### 117.By Professor Robert Tanton
This report has been written by Professor Robert Tanton, who has worked on a number of similar indexes to that developed by the Productivity Commission for the report on Transitioning Regional Economies. These indexes have included the 2001 ABS SocioEconomic Index for Areas (SEIFA); and the National Centre for Social and Economic Modelling child social exclusion index, youth social exclusion index and the index of wellbeing for older Australians.
It is clear that the Productivity Commission consulted widely as they developed the index of adaptive capacity, and talked to experts in the field, as well as holding workshops to discuss the index between the draft and final reports.

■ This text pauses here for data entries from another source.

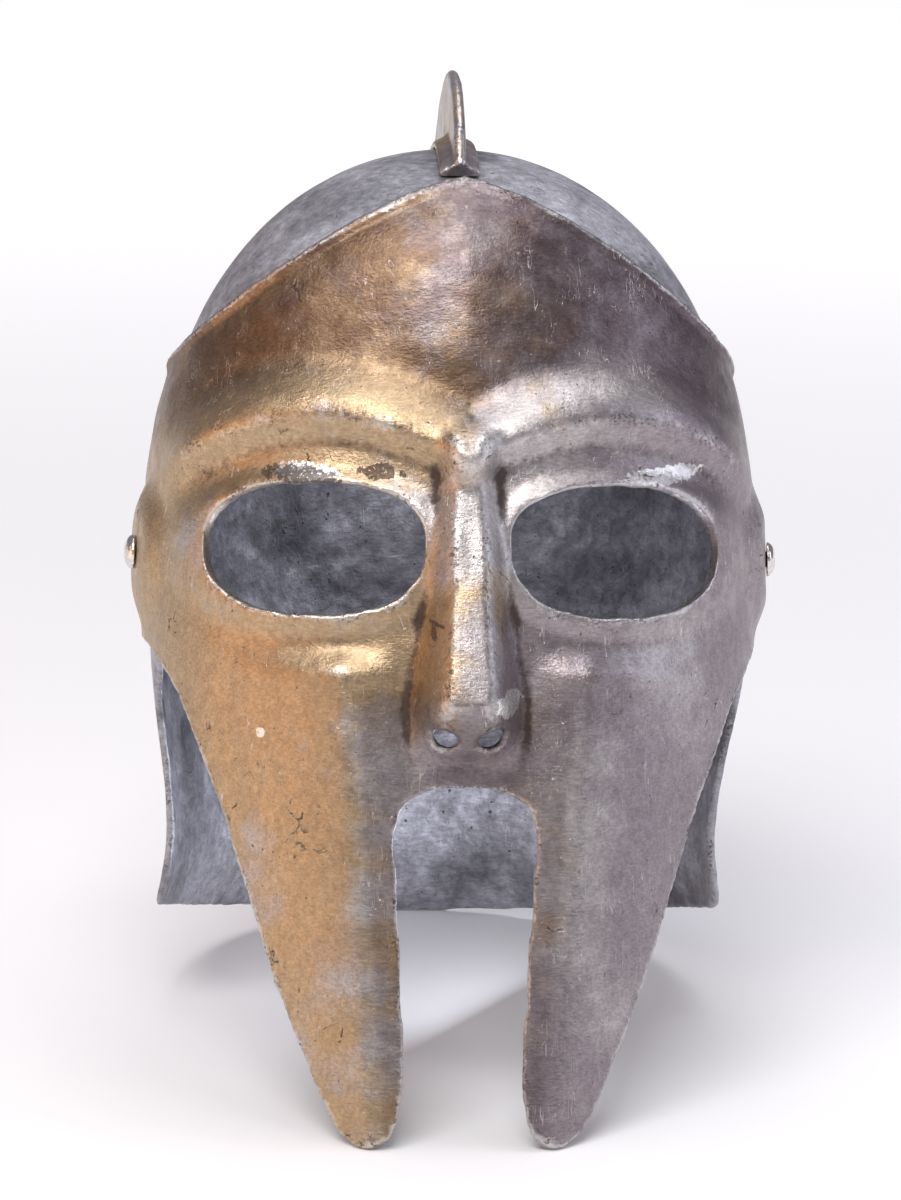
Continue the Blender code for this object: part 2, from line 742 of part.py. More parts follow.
def lean_and_lift():
    """The lean that brings tips and rim to one level, and the lift that sets them on the ground."""
    tip = max(GUARD_OUTLINE, key=lambda row: row[1])
    across = tip[0] * HALF_WIDTH
    bearing = math.asin(across / FRONT_DEPTH)
    tip_point = Vector(point_at(mask_inner_radius(bearing, -GUARD_DROP), bearing, -GUARD_DROP))
    rim_point = Vector(point_at(bowl_radius(math.pi, -RIM_DROP), math.pi, -RIM_DROP))
    lean = -math.atan2(rim_point.z - tip_point.z, rim_point.y - tip_point.y)
    lift = -(tip_point.y * math.sin(lean) + tip_point.z * math.cos(lean)) - REST_GRIND
    return lean, lift


def ground_slab():
    """Everything below the ground, which grinds the tips and the rim flat."""
    shape = bmesh.new()
    side = 4.0 * (BACK_DEPTH + FLARE_BACK)
    bmesh.ops.create_cube(shape, size=side)
    bmesh.ops.translate(shape, vec=(0.0, 0.0, -0.5 * side), verts=shape.verts[:])
    return as_cutter(link_mesh("ground slab", shape), None)


def centre_on_ground(carrier, pieces):
    """Moves the carrier so that the pieces' box is centred over the origin, front to back."""
    bpy.context.view_layer.update()
    graph = bpy.context.evaluated_depsgraph_get()
    depths = []
    for piece in pieces:
        seen = piece.evaluated_get(graph)
        mesh = seen.to_mesh()
        depths += [(seen.matrix_world @ vertex.co).y for vertex in mesh.vertices]
        seen.to_mesh_clear()
    carrier.location.y -= 0.5 * (min(depths) + max(depths))


def main():
    for item in list(bpy.data.objects):
        bpy.data.objects.remove(item)
    pewter = metal("worn pewter", (0.42, 0.37, 0.33), 0.42, 0.85)
    dark = metal("rough dark casting", (0.24, 0.23, 0.24), 0.62, 0.6)
    polished = metal("polished steel", (0.62, 0.58, 0.54), 0.22, 1.0)

    lean, lift = lean_and_lift()
    carrier = bpy.data.objects.new("worn attitude", None)
    bpy.context.scene.collection.objects.link(carrier)
    carrier.rotation_euler.x = lean
    carrier.location.z = lift

    rivet_cutters = []
    for side in (-1, 1):
        seat, outward, thickness = rivet_seat(side)
        bore = RIVET_SHANK_RADIUS + RIVET_CLEARANCE
        reach = thickness + BOSS_LIFT + BOWL_WALL
        hole = turned(f"rivet hole {side}", ((-reach, bore), (reach, bore)), seat, outward)
        rivet_cutters.append(as_cutter(hole, carrier))

    slab = ground_slab()
    mask = face_mask(carrier, pewter, slab, rivet_cutters)
    bowl = skull_and_neck_guard(carrier, dark, slab, rivet_cutters)
    pieces = [mask, bowl, crest_comb(carrier, pewter)]
    for name, side in (("temple_rivet_left", 1), ("temple_rivet_right", -1)):
        pieces.append(temple_rivet(name, side, carrier, polished))
    number = 1
    for side in (1, -1):
        for bearing, height in STUD_PLACES:
            pieces.append(skull_stud(f"skull_stud_{number}", side * bearing, height, carrier, dark))
            number += 1
    centre_on_ground(carrier, pieces)


main()
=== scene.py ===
"""The looks of a masked gladiator helmet: cast skins, hand worked surface, worn pewter and its stage."""

import json
import math

import bpy
import numpy as np
from bpy.props import FloatProperty, FloatVectorProperty, PointerProperty
from mathutils import Matrix, Vector, noise

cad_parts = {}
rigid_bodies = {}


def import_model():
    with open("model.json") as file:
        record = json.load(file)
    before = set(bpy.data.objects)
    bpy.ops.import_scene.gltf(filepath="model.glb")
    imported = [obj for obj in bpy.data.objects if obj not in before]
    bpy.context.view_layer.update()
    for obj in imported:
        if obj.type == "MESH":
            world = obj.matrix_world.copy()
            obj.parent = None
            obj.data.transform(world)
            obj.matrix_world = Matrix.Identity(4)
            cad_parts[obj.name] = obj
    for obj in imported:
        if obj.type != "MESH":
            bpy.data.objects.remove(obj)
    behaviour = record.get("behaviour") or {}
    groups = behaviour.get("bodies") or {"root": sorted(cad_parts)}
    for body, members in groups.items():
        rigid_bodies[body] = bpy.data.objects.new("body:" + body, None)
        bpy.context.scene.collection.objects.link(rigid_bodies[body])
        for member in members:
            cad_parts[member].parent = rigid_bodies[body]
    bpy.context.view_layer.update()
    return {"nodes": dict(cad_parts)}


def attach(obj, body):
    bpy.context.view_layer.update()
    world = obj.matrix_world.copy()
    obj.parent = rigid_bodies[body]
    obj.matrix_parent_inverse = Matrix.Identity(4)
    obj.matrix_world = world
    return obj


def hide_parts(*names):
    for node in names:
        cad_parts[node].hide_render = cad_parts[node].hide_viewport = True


bl_info = {
    "name": "Gladiator Helmet",
    "version": (1, 0, 0),
    "blender": (4, 5, 0),
    "location": "3D View > Sidebar > Helmet",
    "description": "Dresses a masked gladiator helmet in worn cast metal",
    "category": "Object",
}

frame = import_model()

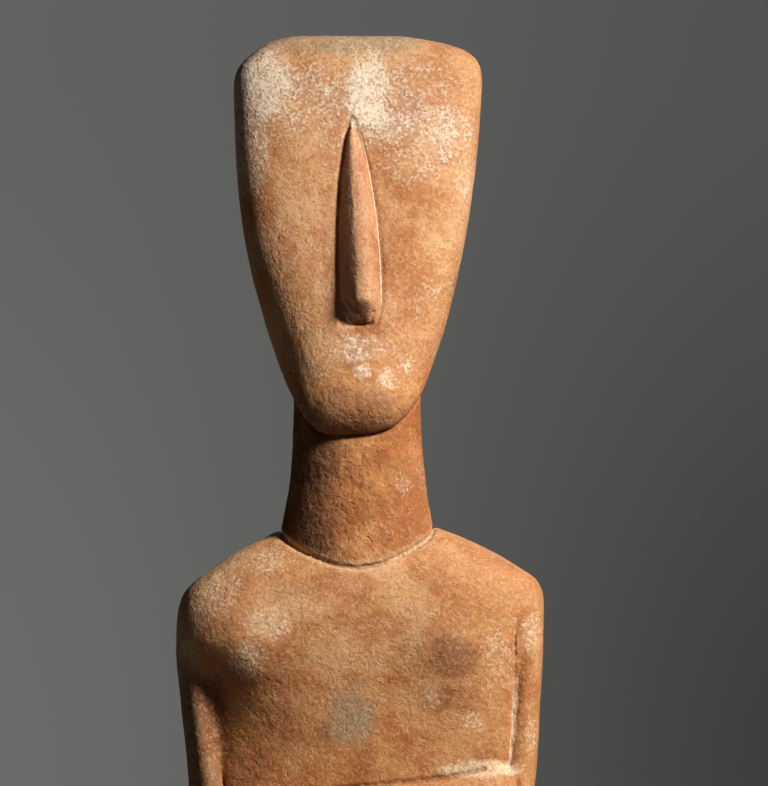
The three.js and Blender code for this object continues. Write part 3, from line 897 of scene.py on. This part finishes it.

The method used by the Commission is a standard method of creating summary indexes called principal components analysis (PCA). This method takes a number of indicators, and summarises these into a set of uncorrelated components (indexes). A number of summary indexes are calculated using this process, and the first summary index explains most of the variability in the data. Further indexes will explain smaller proportions of the variability, and there is therefore some judgement in deciding how many indexes to retain.
Principal components analysis has been used by the ABS for the SEIFA indexes (Australian Bureau of Statistics, 2013); the New Zealand indexes of deprivation (Atkinson, Salmond, & Crampton, 2014); the UK indexes of child deprivation (Bradshaw et al., 2008); the South African indexes of child disadvantage (Barnes, Noble, Wright, & Dawes, 2008); and many other indexes (Dinh, Freyens, Daly, & Vidyattama, 2017; Vidyattama, Pearson, Tanton, & Mohanty, 2017). Most of these indexes only retain the first component as the index, given that this component explains most of the variation in the original data.
As an example of the method used, the ABS SEIFA index includes all indicators in the model; the principal components analysis is run against all the indicators; indicators which aren’t strongly associated with the first component (the ABS uses a criteria of 0.3 for this) are removed; and as the first component explains most of the variability in the indicators, this is the only component used for the index.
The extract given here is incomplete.